▶ **Data block**

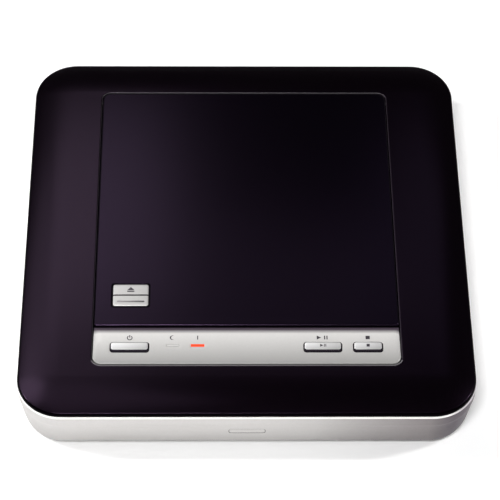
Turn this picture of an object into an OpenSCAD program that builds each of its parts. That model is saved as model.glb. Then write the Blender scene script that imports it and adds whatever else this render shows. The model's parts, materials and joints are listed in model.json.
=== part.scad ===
// Compact top-loading disc player.
// Millimetres. X to the right, Y to the back, Z up. Origin: centre of the footprint, on the table.

/* [Body] */
// Overall width of the lower shell at its lip
body_w = 250; // [248:0.5:256]
// Overall depth of the lower shell at its lip
body_d = 248; // [247:0.5:254]
// Radius of the corners seen from above
corner_r = 25; // [24:0.5:27]
// Height of the seam between lower shell and top cover
seam_z = 34.5; // [34:0.1:34.8]
// Height of the cover's flat top
top_z = 39.5; // [39.5:0.1:39.9]
// Height of the rubber feet
foot_h = 3; // [2.6:0.1:3.2]
// Thickness of the floor
floor_t = 2; // [1.6:0.1:2]

/* [Opening] */
// Half width of the cover's opening
open_hw = 84.4; // [84.3:0.1:84.6]
// Front edge of the opening
open_y0 = -93.6; // [-93.8:0.1:-93.5]
// Back edge of the opening
open_y1 = 99.3; // [99.3:0.1:99.5]
// Corner radius of the opening
open_r = 5; // [4.8:0.1:5.2]

/* [Lid] */
// Thickness of the lid's outer panel
lid_t = 2.4; // [2.2:0.1:2.4]
// Gap all round the lid and the strip
lid_gap = 0.4; // [0.35:0.05:0.45]
// Front edge of the lid
lid_y0 = -67.9; // [-68:0.1:-67.8]
// Hinge axis, distance behind the centre
hinge_y = 91.9; // [91.7:0.1:92.1]
// Hinge axis, height
hinge_z = 38; // [37.9:0.05:38.1]
// Radius of the hinge pins
pin_r = 0.7; // [0.6:0.05:0.7]

/* [Keys] */
// Travel of the open key
open_travel = 1.5; // [1.2:0.1:1.5]
// Travel of the strip's keys
key_travel = 0.6; // [0.4:0.1:0.6]
// Height of the key tops
key_top = 40.1; // [40:0.1:40.4]
// Centre of the power key, left to right
power_x = -64; // [-64.5:0.1:-63.5]
// Centre of the play key, left to right
play_x = 41.55; // [41:0.05:42]
// Centre of the stop key, left to right
stop_x = 66.25; // [66:0.05:66.5]

/* [Disc] */
// Disc centre, distance behind the centre of the body
disc_y = 15.5; // [15.4:0.1:15.6]
// Radius of the round well for a 120 mm disc
well_r = 61.5; // [61:0.1:62]
// Top face of the disc tray
tray_z = 30; // [30:0.1:30.1]
// Floor of the well
well_z = 26; // [25.9:0.1:26]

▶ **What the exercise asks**
Please print exactly what appears from the first line of the data through the line with "on the table.", including both of those lines and nothing past them.

▶ **Answer to this task**
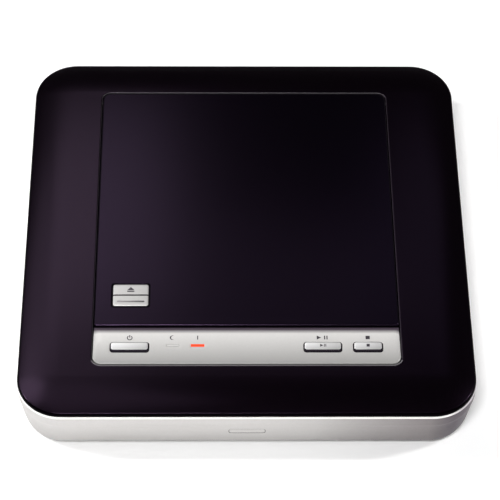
Turn this picture of an object into an OpenSCAD program that builds each of its parts. That model is saved as model.glb. Then write the Blender scene script that imports it and adds whatever else this render shows. The model's parts, materials and joints are listed in model.json.
=== part.scad ===
// Compact top-loading disc player.
// Millimetres. X to the right, Y to the back, Z up. Origin: centre of the footprint, on the table.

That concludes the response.